Synopses & Reviews
Marilyn Minter is the first book published about the work of the highly respected and influential contemporary artist Marilyn Minter. This retrospective publication features work from every period of Minter's career spanning nearly forty years. Minter is considered one of today's most important artists. Her perennially expanding reputation was widely established during the 1980s, when her work engaged formal aspects of painting as well as subject matter that remain central to her practice today. This comprehensive book reproduces in full color nearly every painting Minter has made along with a wide selection of her painterly photographs of the last several years. The book also includes the seminal and haunting Coral Ridge Towers series of black-and-white photos Minter took of her mother in 1969. Art historian Johanna Burton contributes a substantial essay that analyzes and elucidates all aspects of Minter's work.

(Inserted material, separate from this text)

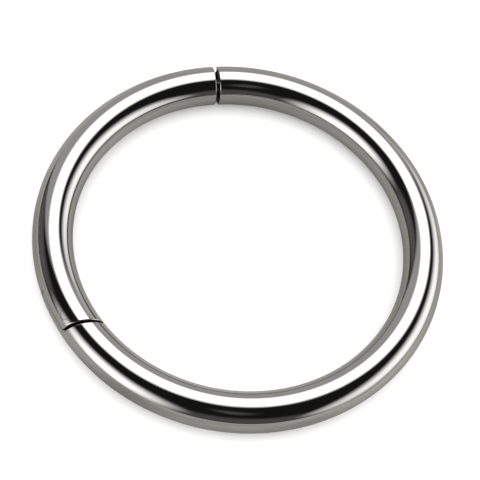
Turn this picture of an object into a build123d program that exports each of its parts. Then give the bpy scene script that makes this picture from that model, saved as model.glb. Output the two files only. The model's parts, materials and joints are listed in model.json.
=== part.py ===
from build123d import *
from math import asin, cos, degrees, hypot, radians, sin, sqrt
import os

# A hinged segment ring: a round steel wire bent into a circle, with one arc of it cut out and hung on
# a riveted hinge, so that the ring opens to go through a piercing and snaps shut.
# The ring lies flat on the floor z = 0. +Z is the ring's own axis, and its centre is at x = y = 0.
# The segment is centred on -X, with the hinge at its -Y end and the clasp at its +Y end.
# Everything is in millimetres and degrees. Angles about the ring's axis are counted from +X, clockwise
# seen from above.

# The ring
wire_diameter = 1.2
inner_diameter = 10.0
segment_arc = 117.5

# The seams
hinge_seam_slant = 22.0
clasp_seam_gap = 0.12
edge_round = 0.03

# The hinge: a tongue on the body, in a fork on the segment, with a rivet through both
pivot_setback = 0.45
pivot_depth = 0.30
hinge_pin_diameter = 0.30
tongue_thickness = 0.36
tongue_radius = 1.08
tongue_side_gap = 0.03
tongue_end_gap = 0.03
rivet_fit_gap = 0.01
rivet_running_gap = 0.03
swing_gap = 0.02

# The clasp: a ball-tip pin in the segment, and a socket in the body
ball_diameter = 0.60
ball_reach = 0.46
neck_diameter = 0.36
shank_diameter = 0.44
shank_depth = 1.20
shank_fit_gap = 0.01
shank_end_gap = 0.04
neck_gap = 0.03
ball_seat_gap = 0.04
ball_path_gap = 0.025

# How far a cutting shape reaches past what it cuts
cut_margin = 1.0

# Worked out from the sizes above
wire_radius = wire_diameter / 2
inner_radius = inner_diameter / 2
ring_radius = inner_radius + wire_radius
outer_radius = inner_radius + wire_diameter
middle_height = wire_radius


def arc_degrees(length):
    """The angle about the ring's axis that a length along the wire's centre line takes."""
    return degrees(length / ring_radius)


hinge_seam_angle = 180.0 - segment_arc / 2
clasp_seam_angle = 180.0 + segment_arc / 2
segment_clasp_end = clasp_seam_angle - arc_degrees(clasp_seam_gap / 2)
body_clasp_end = clasp_seam_angle + arc_degrees(clasp_seam_gap / 2)

pivot_angle = hinge_seam_angle + arc_degrees(pivot_setback)
pivot_radius = outer_radius - pivot_depth


def at(radius, angle):
    """The point in the ring's middle plane at this radius and angle."""
    return Vector(radius * cos(radians(angle)), -radius * sin(radians(angle)), middle_height)


def outward(angle):
    """The direction away from the ring's centre at this angle."""
    return Vector(cos(radians(angle)), -sin(radians(angle)), 0)


def onward(angle):
    """The wire's direction at this angle, clockwise seen from above."""
    return Vector(-sin(radians(angle)), -cos(radians(angle)), 0)


def across_wire(angle):
    """The plane square to the wire at this angle: its x runs outward and its y up."""
    return Plane(origin=at(ring_radius, angle), x_dir=outward(angle), z_dir=onward(angle))


pivot = at(pivot_radius, pivot_angle)
# x runs from the pivot to the seam, y outward
hinge_frame = Plane(origin=pivot, x_dir=-onward(pivot_angle), z_dir=(0, 0, -1))

# The hinge's seam is slanted, so that its outer end lies further along the segment than its inner end.
# The end of the segment is cut back there, and its outer corner can swing past the body with a thin seam.
# In the plane of the segment's end face, x runs outward along the slant and z points into the segment.
along_slant = outward(hinge_seam_angle) * cos(radians(hinge_seam_slant))
along_slant += onward(hinge_seam_angle) * sin(radians(hinge_seam_slant))
into_segment = onward(hinge_seam_angle) * cos(radians(hinge_seam_slant))
into_segment -= outward(hinge_seam_angle) * sin(radians(hinge_seam_slant))
segment_face = Plane(origin=at(ring_radius, hinge_seam_angle), x_dir=along_slant, z_dir=into_segment)

# The seam is as wide as the outer corner needs: the corner's distance from the pivot, less the face's.
face_to_pivot = segment_face.to_local_coords(pivot)
slant_rise = ring_radius * sin(radians(hinge_seam_slant))
outer_corner = sqrt(outer_radius ** 2 - slant_rise ** 2) - ring_radius * cos(radians(hinge_seam_slant))
swing_reach = hypot(outer_corner - face_to_pivot.X, face_to_pivot.Z)
hinge_seam_gap = swing_reach + swing_gap - face_to_pivot.Z
body_face = segment_face.offset(-hinge_seam_gap)

# The tongue's end and the floor of the fork's slot are arcs about the rivet, so that they stay the same
# distance apart as the segment turns.
slot_radius = tongue_radius + tongue_end_gap
slot_height = tongue_thickness + 2 * tongue_side_gap


def wire_arc(start, end):
    """The wire between two angles, with its ends square to it."""
    section = across_wire(start) * Circle(wire_radius)
    return revolve(section, axis=Axis((0, 0, 0), (0, 0, -1)), revolution_arc=end - start)


def round_end(part, angle):
    """Rounds the edge of the wire's end at this angle, as tumbling and polishing leave it."""
    middle = at(ring_radius, angle)
    edge = part.edges().filter_by(GeomType.CIRCLE).sort_by(lambda e: (e.arc_center - middle).length)[0]
    return fillet(edge, edge_round)


def pivot_hole(gap):
    """What a drill leaves through the wire for the rivet, with a radial gap around it."""
    return Location(pivot) * Cylinder(hinge_pin_diameter / 2 + gap, wire_diameter + cut_margin)


def hinge_disc(radius, height):
    """A flat disc about the rivet, in the ring's middle plane."""
    return Location(pivot) * Cylinder(radius, height)


def hinge_block(start, end, height):
    """A block across the hinge, between two distances from the pivot along the wire."""
    depth = 2 * (pivot_radius - inner_radius + cut_margin)
    return hinge_frame * Location(((start + end) / 2, 0, 0)) * Box(end - start, depth, height)


def tongue_waste():
    """What is cut off round the tongue's end, on the far side of the rivet."""
    height = wire_diameter + cut_margin
    return hinge_block(-tongue_radius - cut_margin, 0, height) - hinge_disc(tongue_radius, height)


def fork_slot():
    """The slot that takes the tongue: a round floor about the rivet, open towards the seam."""
    return hinge_disc(slot_radius, slot_height) + hinge_block(0, wire_diameter + cut_margin, slot_height)


def beside_tongue():
    """The two blocks of wire over and under the tongue, which make room for the fork's cheeks."""
    length = 2 * (wire_diameter + tongue_radius + cut_margin)
    height = wire_radius - tongue_thickness / 2 + cut_margin
    block = Box(wire_diameter + 2 * cut_margin, height, length)
    middle = (tongue_thickness + height) / 2
    return [body_face * Location((0, side, length / 2)) * block for side in (middle, -middle)]


def before_segment():
    """The block of wire that the slanted cut takes off the segment's hinge end."""
    size = 2 * (wire_diameter + cut_margin)
    return segment_face * Location((0, 0, -size / 2)) * Box(size, size, size)


def round_slanted_end(part):
    """Rounds the edge of the segment's slanted end face."""
    face = part.faces().sort_by(lambda f: (f.center() - segment_face.origin).length)[0]
    return fillet(face.edges(), edge_round)


# The clasp pin stands straight out of the segment's free end, along z of this plane.
clasp_frame = across_wire(segment_clasp_end)


def along_clasp(start, end, radius):
    """A round bar on the clasp pin's line, between two distances past the segment's end."""
    return clasp_frame * Location((0, 0, (start + end) / 2)) * Cylinder(radius, end - start)


def make_clasp_pin():
    ball = clasp_frame * Location((0, 0, ball_reach)) * Sphere(ball_diameter / 2)
    neck = along_clasp(0, ball_reach, neck_diameter / 2)
    shank = along_clasp(-shank_depth, 0, shank_diameter / 2)
    return ball + neck + shank


def make_socket():
    """The ball's seat, the neck's way in and the curved way that the ball takes about the pivot."""
    ball_centre = clasp_frame.from_local_coords(Vector(0, 0, ball_reach))
    seat = Location(ball_centre) * Sphere(ball_diameter / 2 + ball_seat_gap)
    neck_way = along_clasp(-cut_margin, ball_reach, neck_diameter / 2 + neck_gap)
    arm = ball_centre - pivot
    way_out = Vector(-arm.Y, arm.X, 0)
    path_start = Plane(origin=ball_centre, z_dir=way_out) * Circle(ball_diameter / 2 + ball_path_gap)
    path_degrees = degrees((ball_reach + ball_diameter + cut_margin) / arm.length)
    ball_way = revolve(path_start, axis=Axis(pivot, (0, 0, 1)), revolution_arc=path_degrees)
    return [seat, neck_way, ball_way]


def make_ring_body():
    past_tongue = pivot_angle + degrees(asin(tongue_radius / inner_radius))
    body = wire_arc(body_clasp_end - 360, past_tongue)
    body = round_end(body, body_clasp_end)
    for block in beside_tongue():
        body -= block
    body -= tongue_waste()
    body -= pivot_hole(rivet_running_gap)
    for hollow in make_socket():
        body -= hollow
    return body


def make_hinged_segment():
    segment = wire_arc(hinge_seam_angle - arc_degrees(wire_diameter), segment_clasp_end)
    segment -= before_segment()
    segment = round_slanted_end(segment)
    segment = round_end(segment, segment_clasp_end)
    segment -= fork_slot()
    segment -= pivot_hole(rivet_fit_gap)
    segment -= along_clasp(-shank_depth - shank_end_gap, cut_margin, shank_diameter / 2 + shank_fit_gap)
    return segment


def make_hinge_pin():
    """The rivet, trimmed flush with the wire above and below."""
    shaft = Location(pivot) * Cylinder(hinge_pin_diameter / 2, wire_diameter)
    past_rivet = arc_degrees(hinge_pin_diameter)
    return shaft & wire_arc(pivot_angle - past_rivet, pivot_angle + past_rivet)


parts = {
    "ring_body": make_ring_body(),
    "hinged_segment": make_hinged_segment(),
    "hinge_pin": make_hinge_pin(),
    "clasp_pin": make_clasp_pin(),
}

os.makedirs("parts", exist_ok=True)
for name, part in parts.items():
    export_step(part, f"parts/{name}.step")
    print(name, len(part.solids()), "solid", round(part.volume, 4), "mm3")

print("pivot", [round(value, 4) for value in pivot])
print("hinge seam gap", round(hinge_seam_gap, 4))
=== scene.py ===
# %% [markdown]
# # A hinged segment ring, dressed for its picture
#
# The real object is a piece of body jewellery: a round steel wire, 1.2 mm thick, bent into a circle. An
# arc of it is cut out and hung on a tiny riveted hinge, and a pin with a ball tip snaps that arc shut.
#
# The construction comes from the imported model, which is the fixed frame that everything here fits. Its
# meshes are coarse, and mirror-polished steel shows every facet, so each of its four parts gets a fine mesh
# of the same shape and size here. First the frame is loaded.

# %% Load the fixed frame
import json
from math import asin, atan2, cos, degrees, hypot, radians, sin, sqrt, tan

import bmesh
import bpy
from mathutils import Matrix, Vector


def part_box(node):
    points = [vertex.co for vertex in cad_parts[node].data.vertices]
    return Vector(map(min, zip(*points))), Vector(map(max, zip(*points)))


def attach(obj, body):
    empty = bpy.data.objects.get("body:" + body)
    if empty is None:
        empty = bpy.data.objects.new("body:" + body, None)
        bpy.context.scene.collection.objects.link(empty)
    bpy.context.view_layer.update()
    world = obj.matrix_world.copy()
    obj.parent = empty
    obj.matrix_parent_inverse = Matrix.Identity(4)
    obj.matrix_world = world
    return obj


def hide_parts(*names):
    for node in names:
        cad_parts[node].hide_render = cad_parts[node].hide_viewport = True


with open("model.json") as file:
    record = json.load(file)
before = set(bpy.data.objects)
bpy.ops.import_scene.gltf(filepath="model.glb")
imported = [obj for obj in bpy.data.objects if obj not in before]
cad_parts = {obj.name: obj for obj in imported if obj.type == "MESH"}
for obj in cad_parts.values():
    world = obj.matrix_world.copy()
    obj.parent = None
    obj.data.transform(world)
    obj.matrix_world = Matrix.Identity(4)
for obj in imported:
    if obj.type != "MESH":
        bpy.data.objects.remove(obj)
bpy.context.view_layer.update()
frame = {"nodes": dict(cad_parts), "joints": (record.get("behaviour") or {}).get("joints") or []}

print("CAD nodes:", sorted(frame["nodes"]))

# %% [markdown]
# ## Sizes
#
# The overall sizes are read from the frame: the wire lies flat, so its box is as high as the wire is
# thick, and the box of the fixed arc reaches to the ring's outside. The coarse mesh falls a few
# thousandths of a millimetre short there, so both are rounded. The joint gives the rivet's place. Most
# small sizes of hinge and clasp can't be read from a box, so they are named here. Lengths are in metres
# and angles in degrees.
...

Burton's text is complemented by a lengthy conversation between Minter and painter and friend Mary Heilmann, as well as by Twenty Questions, a project assembled by Matthew Higgs and posed by a wide range of artists, curators, friends and others with a unique connection to Minter. The book's concept, design, and production have been vividly realized by the award-winning New York- and Amsterdam-based design studio, COMA. This publication-with its combination of beautiful reproductions of Minter's work, Burton's powerfully argued essay, and revealing interviews-firmly establishes Minter's important and central position in contemporary art history.
Synopsis
This first major book to focus on the highly respected and influential contemporary artist Marilyn Minter features work from every period of her career, spanning nearly 40 years. Minter's perennially-expanding reputation was already well established by the 1980s, secured by work that engaged formal aspects of painting with the unexpected subject matter that remains central to her practice. Today her paintings--and, increasingly, her photography, which also exposes the ultimate failure of fashion and glamour to hide either our flaws or the dirty underside of human beauty--are recognized as significant influences on several generations of artists, including many emerging stars. One of her glittery color images recently appeared at the 2006 Whitney Biennial and on the cover of its catalogue, and more of them in a recent solo show at the San Francisco Museum of Modern Art. This comprehensive retrospective catalogue reproduces in full color nearly every painting Minter has made, along with a wide selection of her painterly photographs. It also includes the early, haunting Coral Ridge Towers series of black-and-white photos of the artist's mother. A major and substantial new text about Minter's work by noted art historian Johanna Burton is complemented by lively, informative and insightful interviews, a rare opportunity to hear Minter in her own words. A lengthy conversation with painter Mary Heilmann is augmented by "20 Questions for Marilyn Minter," which were assembled by Matthew Higgs from those posed by a wide range of artists, curators and friends.